Evolution of Great Power Discourse in Russia: From the Time of Troubles until 1725

Type: 
Seminar
Audience: 
CEU Community + Invited Guests
Building: 
Nador u. 9, Faculty Tower
Room: 
309
Academic Area: 
Wednesday, November 18, 2015 - 3:30pm
Add to Calendar
Date: 
Wednesday, November 18, 2015 - 3:30pm

Abstract

In the XV and XVI centuries, the idea of great power that Russia was increasingly often attributing to itself had its roots in theology. As follows from contemporary literary sources and diplomatic correspondence, the labels velikaya derzhava (great power) and velikoye tsarstvo (great kingdom) attached to the Russian polity were supposed to emphasize that the power of Russian princes continued to be interpreted as divinely instituted in opposition to some European rules, who, in the eyes of Russian political elite, may have preserved their power, but lost greatness.
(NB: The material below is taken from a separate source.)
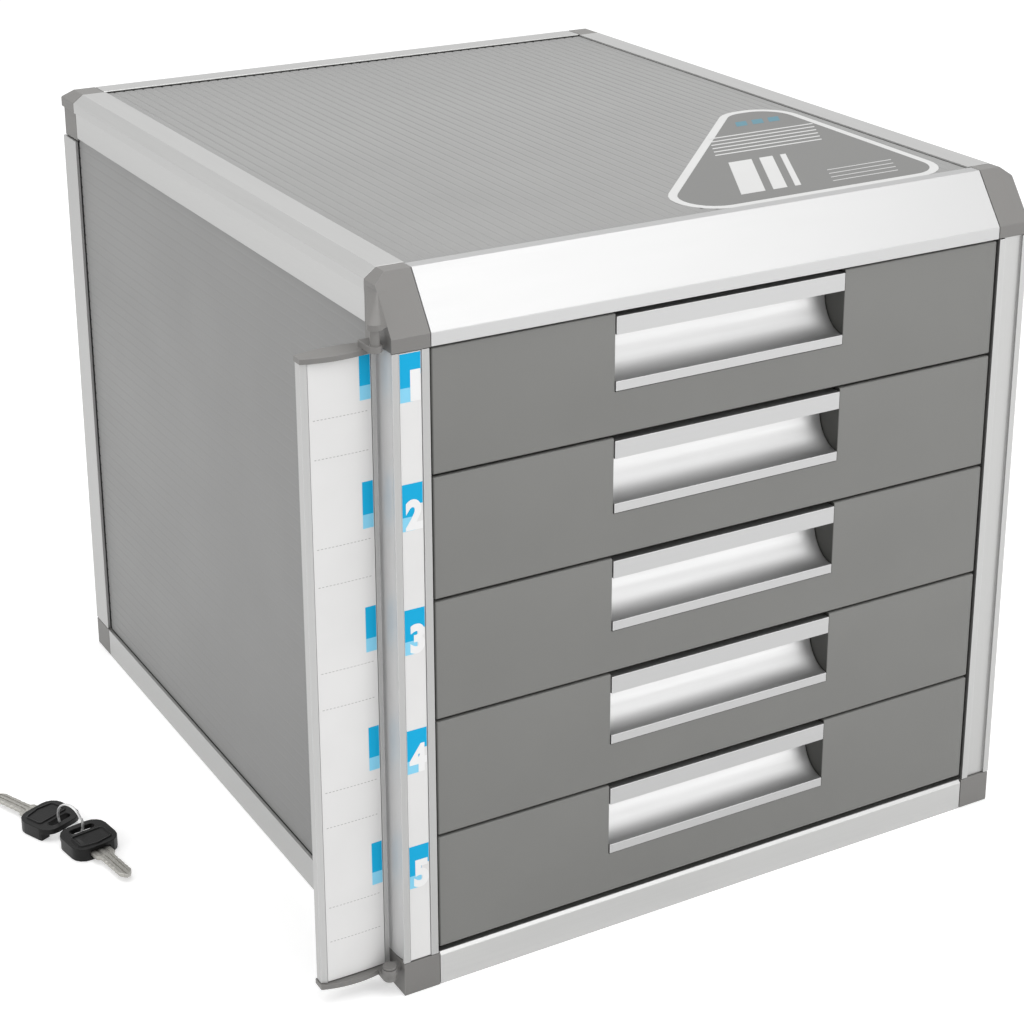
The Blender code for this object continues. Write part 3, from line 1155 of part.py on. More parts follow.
def make_key(number, x, y, turn):
    half_length = KEY_HEAD_LENGTH / 2
    half_blade = KEY_BLADE_THICKNESS / 2
    middle = KEY_HEAD_THICKNESS / 2
    slot_middle = -half_length + KEY_SLOT_INSET
    head = prism(
        round_cornered(half_length, KEY_HEAD_WIDTH / 2, KEY_HEAD_CORNER), "Z", 0.0, KEY_HEAD_THICKNESS,
        [[(slot_middle + across, up) for across, up in
          round_cornered(KEY_SLOT_WIDTH / 2, KEY_SLOT_LENGTH / 2, KEY_SLOT_WIDTH / 2 - FIT_GAP, 2)]])
    socket = block(
        (half_length - KEY_COLLAR_LENGTH, -KEY_COLLAR_WIDTH / 2, middle - half_blade - FIT_GAP),
        (half_length + CUT_OVERRUN, KEY_COLLAR_WIDTH / 2, middle + half_blade + FIT_GAP))
    undercut = block(
        (-half_length - CUT_OVERRUN, -KEY_HEAD_WIDTH, -CUT_OVERRUN),
        (slot_middle, KEY_HEAD_WIDTH, KEY_EYE_HEIGHT))
    cut(head, socket, undercut)
    head.data.transform(key_place(x, y, turn, 0.0))
    place(head, f"key_head_{number}", KEY_BLACK)
    root = half_length - KEY_COLLAR_LENGTH + FIT_GAP
    collar_end = half_length + KEY_COLLAR_LENGTH / 2
    collar = KEY_COLLAR_WIDTH / 2 - FIT_GAP
    half_width = KEY_BLADE_WIDTH / 2
    tip = half_length + KEY_BLADE_LENGTH
    outline = [
        (root, -collar), (collar_end, -collar), (collar_end + half_width / 2, -half_width),
        (tip - half_width, -half_width), (tip, -half_width / 3), (tip, half_width / 3),
        (tip - half_width, half_width), (collar_end + half_width / 2, half_width), (collar_end, collar),
        (root, collar),
    ]
    blade = prism(outline, "Z", middle - half_blade, middle + half_blade)
    blade.data.transform(key_place(x, y, turn, 0.0))
    place(blade, f"key_blade_{number}", KEY_STEEL)


def slot_centre(x, y, turn):
    """World place of the middle of a key's ring slot."""
    from_middle = Vector((-KEY_HEAD_LENGTH / 2 + KEY_SLOT_INSET, 0.0, 0.0))
    return key_place(x, y, turn, KEY_HEAD_THICKNESS / 2) @ from_middle


def make_key_ring():
    """A round wire that stands on the surface and passes up through the slot of each key head."""
    first = slot_centre(KEY_ONE_X, KEY_ONE_Y, KEY_ONE_TURN)
    second = slot_centre(KEY_TWO_X, KEY_TWO_Y, KEY_TWO_TURN)
    middle = (first + second) / 2
    middle.z = KEY_RING_RADIUS + KEY_RING_WIRE
    curve = bpy.data.curves.new("key_ring", "CURVE")
    curve.dimensions = "3D"
    curve.bevel_depth = KEY_RING_WIRE
    curve.bevel_resolution = 2
    spline = curve.splines.new("POLY")
    count = ROUND_STEPS * 2
    spline.points.add(count - 1)
    along = (second - first).normalized()
    up = Vector((0.0, 0.0, 1.0))
    for step, point in enumerate(spline.points):
        turn = math.tau * step / count
        spot = middle + KEY_RING_RADIUS * (math.cos(turn) * along + math.sin(turn) * up)
        point.co = (*spot, 1.0)
    spline.use_cyclic_u = True
    ring = bpy.data.objects.new("key_ring", curve)
    CUTTERS.objects.link(ring)
    bpy.context.view_layer.update()
    mesh = bpy.data.meshes.new_from_object(ring.evaluated_get(bpy.context.evaluated_depsgraph_get()))
    bpy.data.objects.remove(ring, do_unlink=True)
    place(smooth_round_faces(new_object("ring", mesh)), "key_ring", KEY_STEEL)


def make_cabinet():
    make_base_rails()
    make_posts()
    make_top_rails()
    make_corner_blocks()
    make_side_panels()
    make_back_panel()
    make_flat_panels()
    make_runners()
    make_drawers()
    make_number_strip()
    make_flap_bar()
    make_top_cap()
    make_bottom_cap()
    make_index_card()
    make_lock()


make_cabinet()
make_key(1, KEY_ONE_X, KEY_ONE_Y, KEY_ONE_TURN)
make_key(2, KEY_TWO_X, KEY_TWO_Y, KEY_TWO_TURN)
make_key_ring()
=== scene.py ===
# %% [markdown]
# # A desktop drawer cabinet
# The cabinet is a frame of aluminium extrusions with grey plastic corners, ribbed panels and five drawers.
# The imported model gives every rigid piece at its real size, and it is loaded first. The lesson then gives
# each piece its finish, and adds what the solids leave out: ribs, soft edges, printed labels and detailed
# keys.

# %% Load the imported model
import json
import math

import bmesh
import bpy
import numpy as np
from mathutils import Matrix, Vector


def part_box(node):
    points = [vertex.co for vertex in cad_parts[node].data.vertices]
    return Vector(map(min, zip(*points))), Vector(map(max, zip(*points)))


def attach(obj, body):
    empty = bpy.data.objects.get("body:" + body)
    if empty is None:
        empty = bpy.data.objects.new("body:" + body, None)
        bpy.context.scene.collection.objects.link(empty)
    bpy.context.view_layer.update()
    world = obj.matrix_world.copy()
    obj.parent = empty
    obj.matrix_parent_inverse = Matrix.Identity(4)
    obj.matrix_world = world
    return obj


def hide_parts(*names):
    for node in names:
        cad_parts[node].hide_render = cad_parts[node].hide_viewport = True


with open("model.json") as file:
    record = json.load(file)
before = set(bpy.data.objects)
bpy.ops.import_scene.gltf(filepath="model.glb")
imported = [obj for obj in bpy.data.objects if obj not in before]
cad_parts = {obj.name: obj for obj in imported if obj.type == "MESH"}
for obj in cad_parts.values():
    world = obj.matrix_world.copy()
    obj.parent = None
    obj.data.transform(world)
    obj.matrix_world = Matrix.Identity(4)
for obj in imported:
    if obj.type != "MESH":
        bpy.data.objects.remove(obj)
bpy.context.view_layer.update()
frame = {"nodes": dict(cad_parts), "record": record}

NODES = frame["nodes"]
print("solids:", len(NODES))

# %% [markdown]
# ## Where the sizes come from
# The printed cards, the numerals and the key ring take their places from the solids' own boxes. The ribs,
# the label and the keys are drawn in the same frame, in millimetres.

# %% Measure the pieces that carry others
DRAWERS = 5
MM = 0.001


def low_high(node):
    """The two corners of a solid's box, as numpy arrays."""
    low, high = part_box(node)
    return np.array(low), np.array(high)


strip_low, strip_high = low_high("number_strip")
card_low, card_high = low_high("index_card")
front_boxes = [low_high(f"drawer_front_{i}") for i in range(1, DRAWERS + 1)]
print("front height:", round(float((front_boxes[0][1] - front_boxes[0][0])[2]) / MM, 1), "mm")

# %% [markdown]
# ## The camera
# The photograph looks at the front left corner from a little above. The place, turn and lens were fitted to
# the corners of the cabinet. Its upright edges are nearly parallel in the photograph, so the fitted camera
# tilts down less than it would on its own and has a vertical shift that brings the cabinet to the middle.

# %% Camera
TILT, ROLL, TURN = 19.105, 0.142, -29.651
camera_data = bpy.data.cameras.new("camera")
camera = bpy.data.objects.new("camera", camera_data)
bpy.context.scene.collection.objects.link(camera)
camera.location = (-0.4881, -0.6909, 0.5451)
camera.rotation_euler = (math.radians(90 - TILT), math.radians(ROLL), math.radians(TURN))
camera_data.sensor_width = 36
camera_data.lens = 79.154
camera_data.shift_y = -0.18
bpy.context.scene.camera = camera
bpy.context.scene.view_settings.view_transform = "Standard"
print("camera at", tuple(round(v, 3) for v in camera.location))

# %% [markdown]
# ## Floor, background and light
# The floor is wide and pale. To the camera and in reflections it is as white as the background, except
# where the cabinet shades it. The world gives an even light, and four broad lamps shape it: one high in
# front on the right, one above, one from the left and one low in front, which brightens the hollows of the
# pulls.

# %% Floor
def grid_mesh(name, points):
    """A mesh of quads over an array of points with the shape (rows, columns, 3)."""
    rows, columns = points.shape[:2]
    index = np.arange(rows * columns).reshape(rows, columns)
    quads = np.stack([index[:-1, :-1], index[:-1, 1:], index[1:, 1:], index[1:, :-1]], axis=-1).reshape(-1, 4)
    mesh = bpy.data.meshes.new(name)
    mesh.from_pydata(points.reshape(-1, 3).tolist(), [], quads.tolist())
    mesh.update()
    return mesh


def add_object(name, mesh):
    """A new object at the origin that holds the mesh."""
    thing = bpy.data.objects.new(name, mesh)
    bpy.context.scene.collection.objects.link(thing)
    return thing


def new_material(name):
    """An empty node material with its nodes, links and output."""
    material = bpy.data.materials.new(name)
    material.use_nodes = True
    tree = material.node_tree
    tree.nodes.clear()
    return material, tree, tree.nodes.new("ShaderNodeOutputMaterial")


side = np.linspace(-3.0, 3.0, 3)
across, along = np.meshgrid(side, side)
floor = add_object("floor", grid_mesh("floor", np.stack([across, along, np.zeros_like(across) - 0.0002], -1)))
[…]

That greatness was not understood as something established through competition and recognition in the international system. Neither had it reflected some peculiar greatness of the Russian tsar as a person. Rather this greatness was about the quality and the history of domestic regime. However, one and a half centuries hence, one could identify two clear shifts in the Russian discourse on greatness. Firstly, the great power discourse, remaining firmly associated with the theocratic origin of Russian supreme power, transformed almost entirely into a bulk of panegyric poetry and sermons glorifying the monarch himself and comparing him to a living deity. Russia was thought to be great only insofar as it had undergone a fundamental metamorphosis and had been made great by Peter the Great. Secondly, the greatness of political power soldered entirely with the undivided and unaccountable manner of its application, i.e. with Russian autocratic regime. I argue that the abovementioned shifts may have been conditioned by two interrelated processes: the monarch’s assumption of the role of the head of the church, and the creative appropriation of Byzantine political culture with simultaneous Europeanization of Russian lifestyle.